Despite heavy opposition, acting Palestinian Authority (PA) chief Mahmoud Abbas claims the time is right to take the opportunity to resume talks to "achieve peace", Press TV reported.
The remarks came after the PA police blocked a meeting by Palestinian parties opposed to direct talks with the Israel, with Abbas emphasizing on what he described as the "current opportunity to achieve peace."
On Wednesday, over 200 PA police forces broke into a Ramallah hall where Palestinians opposed to the talks were meeting and started shouting slogans in favor of Mahmoud Abbas, accusing organizers of the summit of acting against Palestinians' interests.
The negotiations between PA and the Israelis are scheduled to be held in Washington on September 2 after a stalemate of nearly two years.

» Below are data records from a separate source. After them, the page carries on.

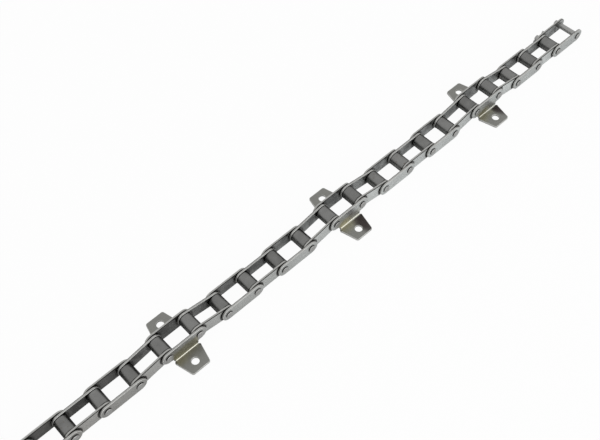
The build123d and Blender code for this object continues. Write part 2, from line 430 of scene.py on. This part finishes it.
def cross_drilled(place, radius, hole, y, reach):
    """Stretch of a round pin with a hole drilled across it along X.

    Each half of the pin's skin is ruled, in angle and height, from the hole's mouth to its own edge. The
    mouth is where a circle square to X meets the skin: angle = arcsin(hole radius sin t over pin radius).
    The wall is ruled straight from one mouth to the other.
    """
    a = np.linspace(-np.pi / 2, np.pi / 2, ROUND_STEPS // 2 + 1)
    rise = np.linspace(-reach, reach, 9)
    edge = np.vstack([beside(a, -reach), beside(np.pi / 2, rise)])
    edge = np.vstack([edge, -edge])
    way = unit(edge * (radius, 1))
    mouth = beside(np.arcsin(hole / 2 * way[:, 0] / radius), hole / 2 * way[:, 1])
    flat = ruled(mouth, edge, 6)
    x, z = radius * np.cos(flat[..., 0]), radius * np.sin(flat[..., 0])
    halves = [beside(side * x, y + flat[..., 1], z) + place for side in (1, -1)]
    wall = ruled(halves[0][0], halves[1][0], 5)
    return [Sheet(half, flat * (radius, 1)) for half in halves] + [Sheet(wall, wall[..., :2])]


def half_round(line, place, radius, round_steps=12, tip_steps=5):
    """Half-round wire along a line (x, z): flat on the line's left, round on its right.

    Its section is radius times (sin t, cos t) for t from 0 to half a turn, closed by the flat, and it
    shrinks to a point over the last rows at each end, by cos of the share of a quarter turn.
    """
    row = np.arange(-tip_steps, len(line) + tip_steps)
    on_line = np.clip(row, 0, len(line) - 1)
    heading = unit(np.gradient(line, axis=0))[on_line]
    right = beside(heading[:, 1], -heading[:, 0])
    t = np.linspace(0, np.pi, round_steps + 1)
    section = np.vstack([beside(np.sin(t), np.cos(t)), beside(0, -np.cos(t))])
    fade = np.cos(np.linspace(0, np.pi / 2, tip_steps))
    shrink = np.concatenate([fade[::-1], np.ones(len(line)), fade])[:, None]
    push = heading * np.sign(row)[:, None] * radius * 0.5 * np.sqrt(1 - shrink**2)
    centre = line[on_line] + push + right * (1 - shrink) * radius / 2
    out, y = radius * shrink * section[:, 0], radius * shrink * section[:, 1]
    x, z = centre[:, :1] + right[:, :1] * out, centre[:, 1:] + right[:, 1:] * out
    along = np.linspace(0, 1, len(centre))[:, None]
    return Sheet(beside(x, y, z) + place, beside(along, y))


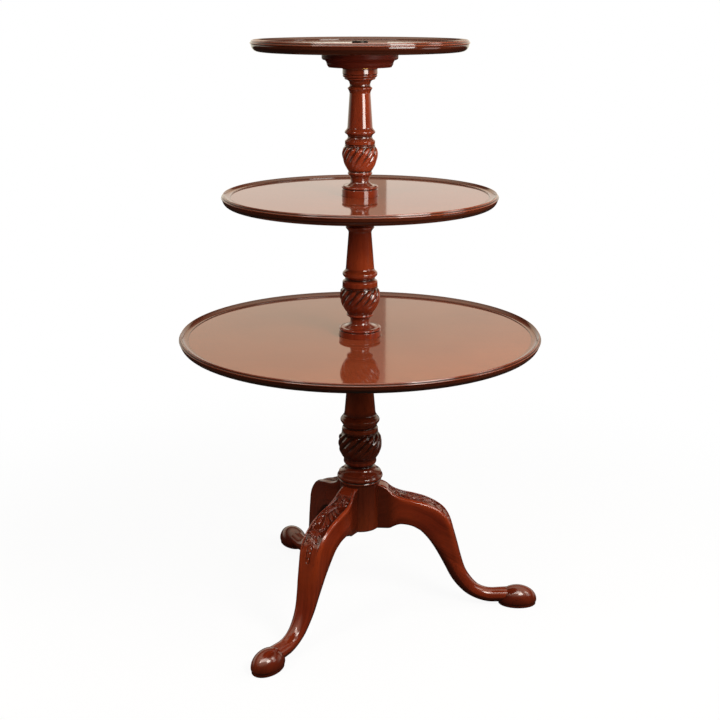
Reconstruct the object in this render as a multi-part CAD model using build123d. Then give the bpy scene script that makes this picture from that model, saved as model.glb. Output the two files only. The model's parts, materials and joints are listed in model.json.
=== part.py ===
from build123d import *
import os

# Three-tier revolving dumbwaiter table in turned and carved mahogany. A pillar of three turned
# lengths stands on three cabriole legs, and three round dished trays turn about it, one above
# the other and each smaller than the one below.
# Millimetres, +Z up. The origin is on the floor under the pillar's axis, +X runs along the right leg.

# Trays
bottom_tray_radius = 330.0
middle_tray_radius = 246.3
top_tray_radius = 189.9
bottom_rim_height = 544.7
middle_tray_rise = 255.0
top_tray_rise = 264.4
tray_thickness = 19.3
bottom_dish_depth = 6.5
middle_dish_depth = 5.0
top_dish_depth = 5.0

# Moulded rim of every tray, from the flat field outwards and down to the underside
rim_width = 18.0
quirk_width = 1.4
quirk_height = 1.2
crest_inset = 3.5
crest_round = 1.1
crest_lip_height = 2.6
rim_groove_height = 0.9
rim_groove_depth = 1.8
rim_bead_height = 3.0
rim_bead_proud = 1.0
rim_step = 0.7
under_edge_inset = 13.0
# How far each curved stretch of the rim swells, or with a minus sign is hollowed
ovolo_bulge_share = 0.2
crest_bulge_share = 0.2
crest_flank_bulge_share = 0.1
cove_bulge_share = -0.12

# Shallow seat turned in the field round the pin, under the drum or nut that stands over it
seat_depth = 0.8
seat_margin = 1.0

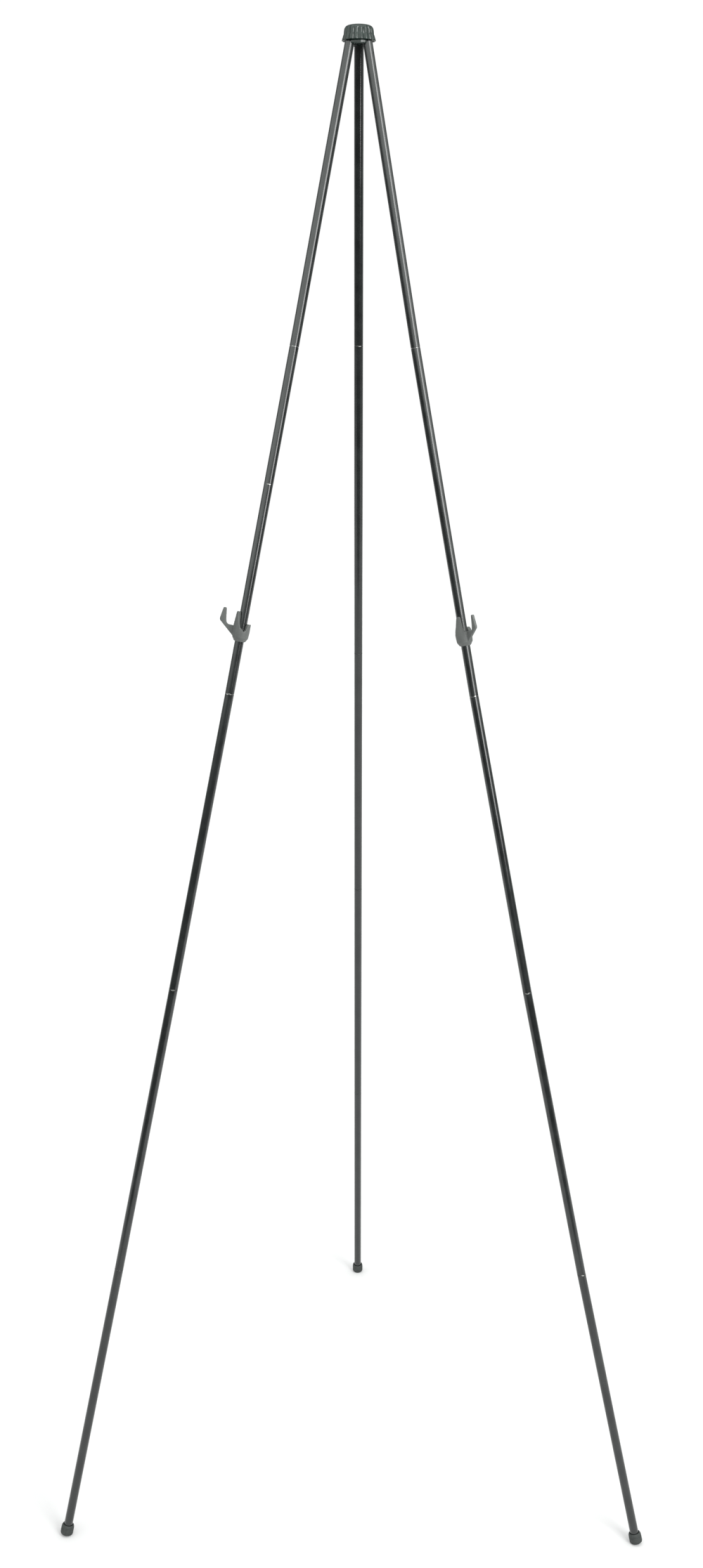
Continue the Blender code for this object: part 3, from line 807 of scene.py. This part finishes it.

Speaking at an iftar (fast-breaking in Ramadan) event honoring religious figures and diplomatic officials in Palestine, Abbas said "We are going to Washington to start direct negotiations under the US sponsorship and in the presence of the Quartet Committee Representative and with our national will because we want peace no matter how limited are the hopes."
However, leftist and independent parties called on Abbas not to resume talks "without preconditions," as demanded by Israel.
Abbas, meanwhile insisted, "We as Palestinians are not in a position to impose preconditions and no party has the right to set preconditions before heading to direct negotiations."
For resumption of peace talks, Palestinians had demanded for a complete halt to "illegal" settlement construction in areas beyond the 1967 borders, in what they hope will some day become a Palestinian state.
Negotiators said the move was essential to prove that Israel was a willing partner in talks, following the killing of more than 1,400 Gaza residents, and destruction of more than 6,000 homes by the Israeli forces during the late 2008 Gaza War.
Recently, senior Hamas leader Khaled Meshaal said that the upcoming direct talks between the PA and Israel are "illegitimate" and a result of US coercion.